The potential cyclone threat to Zimbabwe in around a week’s time is still a tropical depression north east of Mauritius and heading towards northern Madagascar, which may well have 100mm to 200mm of rain over this weekend.
It is only after it has passed over Madagascar and entered the Mozambique Channel that any potential danger to Zimbabwe can be assessed.
The depression may gradually dissipate, or move in a direction that imposes no threats. Or it could intensify into a tropical storm, in which case it will be the third of the present cyclone season and so get the “C” name from this season’s list, Chalane. And the storm could build up to a cyclone. Even then, most cyclones in the Channel do not get close to Zimbabwe.
But because some do, the threat is being taken seriously by those who have to prepare to cope, although experts agree that it is far too early to assess probabilities that any cyclone could reach Zimbabwe and if it does where it will hit. The last major cyclone to reach Zimbabwe, Cyclone Idai in March last year, hit Chimanimani.
The previous major cyclone, Cyclone Eline of February 2000, had a slightly different track but still coming in through the central Eastern Highlands and then moving right across Zimbabwe weakening as it did so and finally reaching Namibia as a minor depression.
Meteorological Services Department (MSD) yesterday advised the public to be calm but keep informed. The department is monitoring the progress of the depression, including its strength and direction of movement but at the moment it is an unnamed tropical depression in the middle of the Indian Ocean.
Government has already mobilised Civil Protection teams which are on high alert especially in the eastern parts of the country should the warning firm up and swift action then needs to be taken. But at the moment the thrust is being ready and checking all plans are in place, rather than taking immediate action.

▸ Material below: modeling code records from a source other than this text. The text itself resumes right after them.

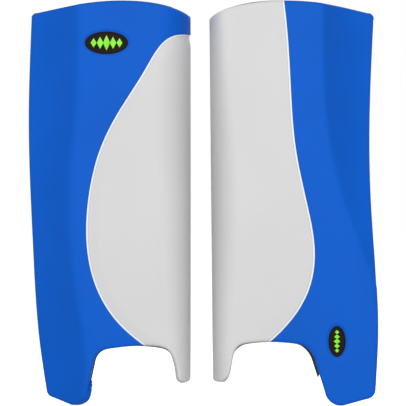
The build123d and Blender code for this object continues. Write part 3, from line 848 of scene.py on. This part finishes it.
def leg_liner(guard):
    """A thin quilted lining over the shin foam, sewn in diamonds."""
    low, high, bottom, top = LINER
    outline = rounded_box((low, bottom), (high, top), LINER_CORNER)
    pattern = Pattern(outline, rings=(0.6, 1.5, 2.6, 4.0), spacing=3.4)
    across, up = pattern.points.T
    sewn = np.zeros(len(across))
    for slant in (1, -1):
        offset = beside_lines(up - bottom + slant * (across - (low + high) / 2), LINER_PITCH) * math.sqrt(0.5)
        sewn = np.maximum(sewn, channel(offset, 4.5))
    border = channel(pattern.rim - 8.0, 3.0)
    height = LINER_THICK * (1 - 0.5 * np.maximum(sewn, border)) - round_edge(pattern.rim, 4.0)
    outer = guard.at(across, CORE_BACK + np.maximum(height, 0.8), up)
    inner = guard.at(across, CORE_BACK, up)
    made = closed_sheet(f"{guard.name}_leg_lining", pattern, slice(None), outer, inner, guard.side > 0, 1)
    dress(made, "liner_fabric", f"{guard.name}_leg_liner", body=guard.body, fill=0.4)


def calf_pad(guard, wall):
    """A long soft panel on the leg side of one wall, sewn across in ribs."""
    low, high = PAD_UP
    heights = np.arange(low + 22, high - 21, 5.0)
    rear = list(zip(guard.rear(heights) - PAD_SETBACK, heights))
    foot, head, front = rear[0][0], rear[-1][0], PAD_FRONT[wall]
    turn, bend = front + PAD_CORNER, PAD_CORNER * (1 - math.sqrt(0.5))
    line = drawn([
        ("arc", [(foot - 12, low), (foot - 3, low + 8), rear[0]]),
        ("line", rear),
        ("arc", [rear[-1], (head - 3, high - 8), (head - 12, high)]),
        ("line", [(head - 12, high), (turn, high)]),
        ("arc", [(turn, high), (front + bend, high - bend), (front, high - PAD_CORNER)]),
        ("line", [(front, high - PAD_CORNER), (front, low + PAD_CORNER)]),
        ("arc", [(front, low + PAD_CORNER), (front + bend, low + bend), (turn, low)]),
        ("line", [(turn, low), (foot - 12, low)]),
    ])[:-1]
    pattern = Pattern(line, rings=(0.7, 1.8, 3.4, 5.5), spacing=3.8)
    back, up = pattern.points.T
    ribs = channel(beside_lines(up - low, (high - low) / PAD_RIBS), 4.5) * smooth(pattern.rim / 9)
    border = channel(pattern.rim - 9.0, 3.0)
    height = PAD_THICK * (1 - 0.42 * np.maximum(ribs, border)) - round_edge(pattern.rim, 6.5)
    height = np.maximum(height, 1.5)
    if wall == "inner":
        face = guard.edge(up) + SKIN + CUSHION_GAP
        outer = guard.at(face + height, back, up)
    else:
        face = np.full(len(up), WALL[0] - CUSHION_GAP)
        outer = guard.at(face - height, back, up)
    flip = (guard.side > 0) != (wall == "inner")
    name = f"{guard.name}_{wall}_calf_pad"
    made = closed_sheet(f"{name}_quilt", pattern, slice(None), outer, guard.at(face, back, up), flip, 1)
    dress(made, "liner_fabric", name, body=guard.body, fill=0.5)


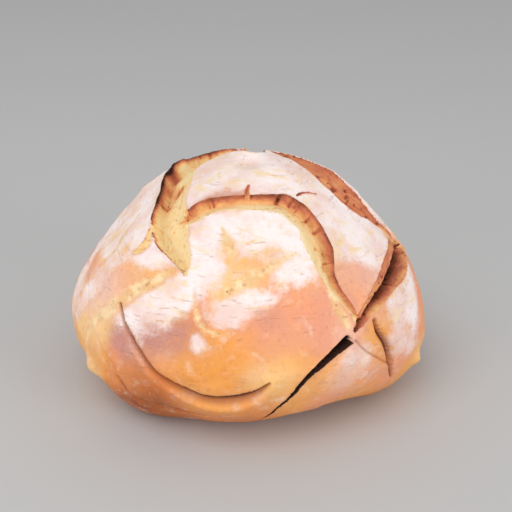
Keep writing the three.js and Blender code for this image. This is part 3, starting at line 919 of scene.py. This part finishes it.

In an advisory yesterday, MSD said it was monitoring the tropical depression which was currently in the Indian Ocean. “A yet to be named tropical depression is situated in a quasi-stationary position near the centre of the Indian Ocean, to the north east of Mauritius, to the far east of Madagascar.
“On Thursday December 24, 0200hrs, it was near 14 degrees south and 60 degrees east and expected to track southwestward towards Madagascar in the coming days.
“As it steadily intensifies it might later become a tropical storm then a cyclone,” said MSD.
Noting that these tropical storms also tend to weaken when they make a landfall; the current system is anticipated to make initial landfall over Madagascar on Sunday December 27, and rejuvenate in the Mozambique Channel around Tuesday, December 2020. However due to the nature of such systems, this path and speed can change drastically.
“The Meteorological Services Department will continue to monitor intensity as well as the trajectory and update the public accordingly,” said the MSD.
Department of Civil Protection Unit, director Mr Nathan Nkomo said there was an Emergency Services sub-committee meeting on Wednesday, to plan for any cyclone. Mr Nkomo said the department was prepared and funding had been approved by Cabinet in November. – Herald.